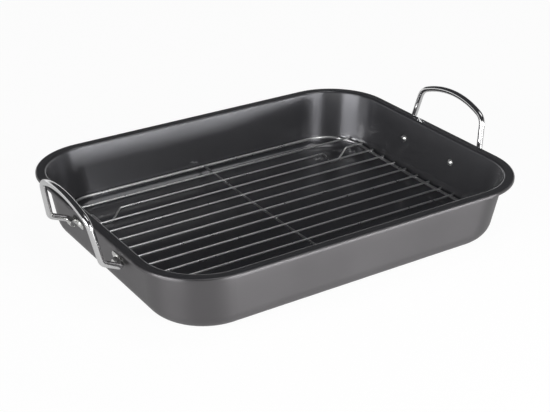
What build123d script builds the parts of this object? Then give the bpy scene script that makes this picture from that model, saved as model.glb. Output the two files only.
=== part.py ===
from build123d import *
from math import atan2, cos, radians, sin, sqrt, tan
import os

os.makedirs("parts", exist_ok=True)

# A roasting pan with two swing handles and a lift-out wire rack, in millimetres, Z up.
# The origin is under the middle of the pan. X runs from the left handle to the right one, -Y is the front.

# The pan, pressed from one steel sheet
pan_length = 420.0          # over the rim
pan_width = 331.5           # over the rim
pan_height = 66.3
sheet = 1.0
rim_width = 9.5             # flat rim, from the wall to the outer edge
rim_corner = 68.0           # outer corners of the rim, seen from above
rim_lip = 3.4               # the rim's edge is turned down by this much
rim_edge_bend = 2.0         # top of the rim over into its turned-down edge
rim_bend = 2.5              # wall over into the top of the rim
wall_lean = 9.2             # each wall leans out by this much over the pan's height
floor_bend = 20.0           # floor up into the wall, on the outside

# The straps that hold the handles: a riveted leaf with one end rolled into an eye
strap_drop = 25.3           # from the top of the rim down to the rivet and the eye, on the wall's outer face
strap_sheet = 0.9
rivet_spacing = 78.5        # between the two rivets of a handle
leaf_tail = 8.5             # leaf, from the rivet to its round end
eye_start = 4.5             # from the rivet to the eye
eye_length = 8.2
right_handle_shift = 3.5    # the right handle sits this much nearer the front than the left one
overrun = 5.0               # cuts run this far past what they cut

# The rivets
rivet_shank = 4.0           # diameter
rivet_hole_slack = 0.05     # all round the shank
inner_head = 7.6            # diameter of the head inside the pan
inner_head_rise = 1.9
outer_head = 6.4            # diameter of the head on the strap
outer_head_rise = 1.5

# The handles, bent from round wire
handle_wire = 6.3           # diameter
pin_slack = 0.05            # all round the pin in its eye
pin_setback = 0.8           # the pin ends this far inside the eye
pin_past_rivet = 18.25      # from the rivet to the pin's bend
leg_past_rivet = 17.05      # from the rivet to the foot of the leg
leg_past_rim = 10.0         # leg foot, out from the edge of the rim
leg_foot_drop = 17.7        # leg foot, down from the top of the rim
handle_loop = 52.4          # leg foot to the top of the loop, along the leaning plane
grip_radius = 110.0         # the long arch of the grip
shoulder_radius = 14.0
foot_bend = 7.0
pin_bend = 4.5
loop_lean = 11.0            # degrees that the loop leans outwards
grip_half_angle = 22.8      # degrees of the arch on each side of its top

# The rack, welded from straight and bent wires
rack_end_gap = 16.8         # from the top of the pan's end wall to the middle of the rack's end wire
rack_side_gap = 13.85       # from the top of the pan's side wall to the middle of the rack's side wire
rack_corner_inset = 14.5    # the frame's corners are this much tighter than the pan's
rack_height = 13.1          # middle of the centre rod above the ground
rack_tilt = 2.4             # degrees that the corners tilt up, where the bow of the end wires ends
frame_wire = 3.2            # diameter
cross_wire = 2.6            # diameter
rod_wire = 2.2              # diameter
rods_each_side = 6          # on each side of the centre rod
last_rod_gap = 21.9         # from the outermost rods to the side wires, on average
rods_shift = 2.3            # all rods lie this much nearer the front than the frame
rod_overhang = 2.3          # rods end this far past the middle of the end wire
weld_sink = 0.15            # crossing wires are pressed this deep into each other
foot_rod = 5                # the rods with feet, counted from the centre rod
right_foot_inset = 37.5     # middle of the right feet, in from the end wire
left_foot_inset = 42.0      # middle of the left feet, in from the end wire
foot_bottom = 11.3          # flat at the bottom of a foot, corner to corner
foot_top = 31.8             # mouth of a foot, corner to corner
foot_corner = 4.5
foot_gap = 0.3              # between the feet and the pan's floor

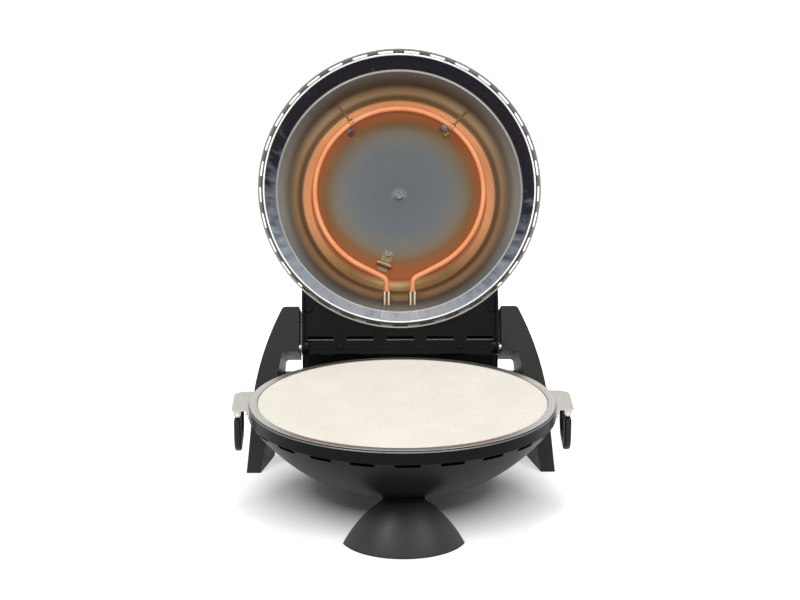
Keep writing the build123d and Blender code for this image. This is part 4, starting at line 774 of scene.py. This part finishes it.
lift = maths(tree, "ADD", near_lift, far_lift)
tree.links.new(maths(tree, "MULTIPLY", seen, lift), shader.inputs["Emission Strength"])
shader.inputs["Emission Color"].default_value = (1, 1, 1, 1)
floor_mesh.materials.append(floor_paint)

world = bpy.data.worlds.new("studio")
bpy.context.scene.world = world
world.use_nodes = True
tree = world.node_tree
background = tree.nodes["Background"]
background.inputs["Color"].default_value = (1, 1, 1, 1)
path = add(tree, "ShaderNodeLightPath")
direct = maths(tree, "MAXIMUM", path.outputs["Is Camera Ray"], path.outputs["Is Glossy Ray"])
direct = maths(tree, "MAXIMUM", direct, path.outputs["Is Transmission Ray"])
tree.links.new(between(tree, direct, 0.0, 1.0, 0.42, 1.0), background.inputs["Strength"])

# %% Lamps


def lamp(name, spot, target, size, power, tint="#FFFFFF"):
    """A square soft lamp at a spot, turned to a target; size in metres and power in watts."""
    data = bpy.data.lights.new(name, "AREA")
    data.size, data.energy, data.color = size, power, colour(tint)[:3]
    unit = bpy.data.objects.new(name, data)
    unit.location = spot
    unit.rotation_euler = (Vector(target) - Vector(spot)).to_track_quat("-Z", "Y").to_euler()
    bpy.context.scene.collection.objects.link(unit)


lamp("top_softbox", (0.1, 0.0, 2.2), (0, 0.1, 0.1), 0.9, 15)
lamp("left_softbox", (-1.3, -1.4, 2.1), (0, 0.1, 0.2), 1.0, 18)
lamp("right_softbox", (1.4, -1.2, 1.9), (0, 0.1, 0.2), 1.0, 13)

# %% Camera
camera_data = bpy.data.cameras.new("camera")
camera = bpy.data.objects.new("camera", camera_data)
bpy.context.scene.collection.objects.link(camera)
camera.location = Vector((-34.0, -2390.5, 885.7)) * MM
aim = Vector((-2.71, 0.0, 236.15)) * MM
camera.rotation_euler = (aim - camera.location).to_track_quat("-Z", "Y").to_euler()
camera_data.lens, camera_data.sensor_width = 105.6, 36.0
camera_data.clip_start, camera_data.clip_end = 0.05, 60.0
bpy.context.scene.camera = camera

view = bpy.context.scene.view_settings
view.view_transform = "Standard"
________________
Copy down the whole of the data above, matching it exactly.

--- REPLY ---
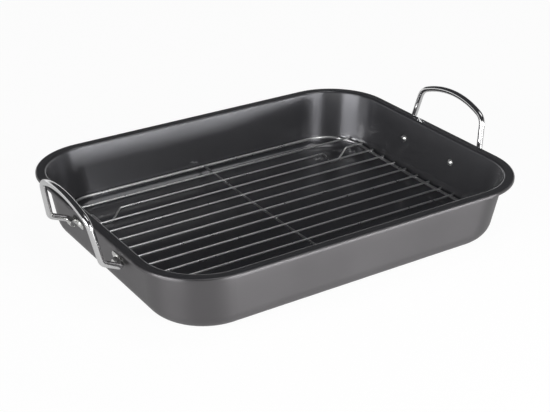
What build123d script builds the parts of this object? Then give the bpy scene script that makes this picture from that model, saved as model.glb. Output the two files only.
=== part.py ===
from build123d import *
from math import atan2, cos, radians, sin, sqrt, tan
import os

os.makedirs("parts", exist_ok=True)

# A roasting pan with two swing handles and a lift-out wire rack, in millimetres, Z up.
# The origin is under the middle of the pan. X runs from the left handle to the right one, -Y is the front.

# The pan, pressed from one steel sheet
pan_length = 420.0          # over the rim
pan_width = 331.5           # over the rim
pan_height = 66.3
sheet = 1.0
rim_width = 9.5             # flat rim, from the wall to the outer edge
rim_corner = 68.0           # outer corners of the rim, seen from above
rim_lip = 3.4               # the rim's edge is turned down by this much
rim_edge_bend = 2.0         # top of the rim over into its turned-down edge
rim_bend = 2.5              # wall over into the top of the rim
wall_lean = 9.2             # each wall leans out by this much over the pan's height
floor_bend = 20.0           # floor up into the wall, on the outside

# The straps that hold the handles: a riveted leaf with one end rolled into an eye
strap_drop = 25.3           # from the top of the rim down to the rivet and the eye, on the wall's outer face
strap_sheet = 0.9
rivet_spacing = 78.5        # between the two rivets of a handle
leaf_tail = 8.5             # leaf, from the rivet to its round end
eye_start = 4.5             # from the rivet to the eye
eye_length = 8.2
right_handle_shift = 3.5    # the right handle sits this much nearer the front than the left one
overrun = 5.0               # cuts run this far past what they cut

# The rivets
rivet_shank = 4.0           # diameter
rivet_hole_slack = 0.05     # all round the shank
inner_head = 7.6            # diameter of the head inside the pan
inner_head_rise = 1.9
outer_head = 6.4            # diameter of the head on the strap
outer_head_rise = 1.5

# The handles, bent from round wire
handle_wire = 6.3           # diameter
pin_slack = 0.05            # all round the pin in its eye
pin_setback = 0.8           # the pin ends this far inside the eye
pin_past_rivet = 18.25      # from the rivet to the pin's bend
leg_past_rivet = 17.05      # from the rivet to the foot of the leg
leg_past_rim = 10.0         # leg foot, out from the edge of the rim
leg_foot_drop = 17.7        # leg foot, down from the top of the rim
handle_loop = 52.4          # leg foot to the top of the loop, along the leaning plane
grip_radius = 110.0         # the long arch of the grip
shoulder_radius = 14.0
foot_bend = 7.0
pin_bend = 4.5
loop_lean = 11.0            # degrees that the loop leans outwards
grip_half_angle = 22.8      # degrees of the arch on each side of its top

# The rack, welded from straight and bent wires
rack_end_gap = 16.8         # from the top of the pan's end wall to the middle of the rack's end wire
rack_side_gap = 13.85       # from the top of the pan's side wall to the middle of the rack's side wire
rack_corner_inset = 14.5    # the frame's corners are this much tighter than the pan's
rack_height = 13.1          # middle of the centre rod above the ground
rack_tilt = 2.4             # degrees that the corners tilt up, where the bow of the end wires ends
frame_wire = 3.2            # diameter
cross_wire = 2.6            # diameter
rod_wire = 2.2              # diameter
rods_each_side = 6          # on each side of the centre rod
last_rod_gap = 21.9         # from the outermost rods to the side wires, on average
rods_shift = 2.3            # all rods lie this much nearer the front than the frame
rod_overhang = 2.3          # rods end this far past the middle of the end wire
weld_sink = 0.15            # crossing wires are pressed this deep into each other
foot_rod = 5                # the rods with feet, counted from the centre rod
right_foot_inset = 37.5     # middle of the right feet, in from the end wire
left_foot_inset = 42.0      # middle of the left feet, in from the end wire
foot_bottom = 11.3          # flat at the bottom of a foot, corner to corner
foot_top = 31.8             # mouth of a foot, corner to corner
foot_corner = 4.5
foot_gap = 0.3              # between the feet and the pan's floor

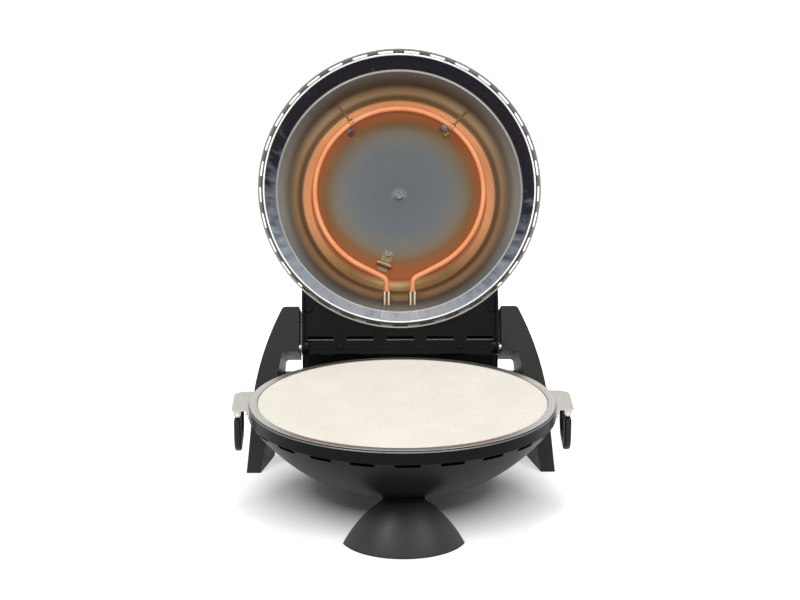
Keep writing the build123d and Blender code for this image. This is part 4, starting at line 774 of scene.py. This part finishes it.
lift = maths(tree, "ADD", near_lift, far_lift)
tree.links.new(maths(tree, "MULTIPLY", seen, lift), shader.inputs["Emission Strength"])
shader.inputs["Emission Color"].default_value = (1, 1, 1, 1)
floor_mesh.materials.append(floor_paint)

world = bpy.data.worlds.new("studio")
bpy.context.scene.world = world
world.use_nodes = True
tree = world.node_tree
background = tree.nodes["Background"]
background.inputs["Color"].default_value = (1, 1, 1, 1)
path = add(tree, "ShaderNodeLightPath")
direct = maths(tree, "MAXIMUM", path.outputs["Is Camera Ray"], path.outputs["Is Glossy Ray"])
direct = maths(tree, "MAXIMUM", direct, path.outputs["Is Transmission Ray"])
tree.links.new(between(tree, direct, 0.0, 1.0, 0.42, 1.0), background.inputs["Strength"])

# %% Lamps


def lamp(name, spot, target, size, power, tint="#FFFFFF"):
    """A square soft lamp at a spot, turned to a target; size in metres and power in watts."""
    data = bpy.data.lights.new(name, "AREA")
    data.size, data.energy, data.color = size, power, colour(tint)[:3]
    unit = bpy.data.objects.new(name, data)
    unit.location = spot
    unit.rotation_euler = (Vector(target) - Vector(spot)).to_track_quat("-Z", "Y").to_euler()
    bpy.context.scene.collection.objects.link(unit)


lamp("top_softbox", (0.1, 0.0, 2.2), (0, 0.1, 0.1), 0.9, 15)
lamp("left_softbox", (-1.3, -1.4, 2.1), (0, 0.1, 0.2), 1.0, 18)
lamp("right_softbox", (1.4, -1.2, 1.9), (0, 0.1, 0.2), 1.0, 13)

# %% Camera
camera_data = bpy.data.cameras.new("camera")
camera = bpy.data.objects.new("camera", camera_data)
bpy.context.scene.collection.objects.link(camera)
camera.location = Vector((-34.0, -2390.5, 885.7)) * MM
aim = Vector((-2.71, 0.0, 236.15)) * MM
camera.rotation_euler = (aim - camera.location).to_track_quat("-Z", "Y").to_euler()
camera_data.lens, camera_data.sensor_width = 105.6, 36.0
camera_data.clip_start, camera_data.clip_end = 0.05, 60.0
bpy.context.scene.camera = camera

view = bpy.context.scene.view_settings
view.view_transform = "Standard"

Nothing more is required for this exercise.